MOQ shifts the cost curve sharply. Smaller runs protect cash and reduce storage risk, but the unit price rises because the setup cost is spread across fewer pieces. Larger runs improve cost efficiency and color consistency, yet they only make sense if the brand can move the inventory before the artwork changes or the seasonal packaging refresh arrives.

There is a second cost curve that many teams miss: labor. If one mailer takes 20 seconds longer to pack than another and a brand ships 10,000 orders, that is more than 55 extra labor hours. The difference can erase the savings from a lower print price. Packaging decisions should be judged against speed, damage rate, and storage, not only against piece price.

Production Steps, Proofing, and Lead Time Expectations

The production sequence is usually predictable: size confirmation, artwork review, proof approval, production scheduling, inspection, and freight booking. Each step is ordinary on its own, but one late approval can shift the whole order. The most common schedule problem is not factory capacity. It is delayed sign-off.

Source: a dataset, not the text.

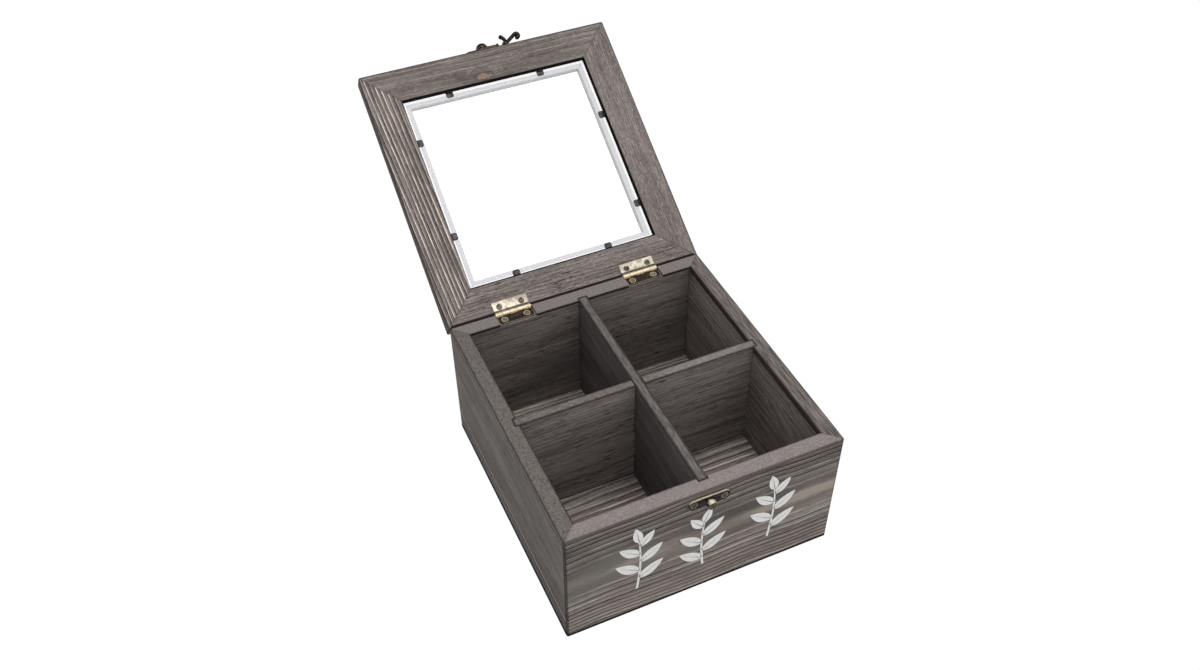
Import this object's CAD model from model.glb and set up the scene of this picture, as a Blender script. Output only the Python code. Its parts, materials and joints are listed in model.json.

Proofing deserves real attention. A digital mockup checks layout and text, but it does not prove fit, finish, or how the print behaves on the actual substrate. For candle mailers, a physical sample is often the safer choice because jar fit and closure behavior matter more than a polished rendering. If the candle is heavy or the insert stack is tight, a sample can save a costly redesign.

Lead time depends on the construction and the print method. Standard projects often move in 12 to 15 business days after proof approval, while fully custom dimensions or multi-color runs can take longer. Add shipping, customs clearance if relevant, and a small revision buffer. A launch date with no slack is not a plan. It is a hope.

One useful habit is to approve only what you would accept in volume. That includes logo placement, die-line accuracy, adhesion, and the feel of the finished closure. If the brief is vague, the factory will fill in the missing details. Buyers usually dislike those assumptions most when the full run arrives.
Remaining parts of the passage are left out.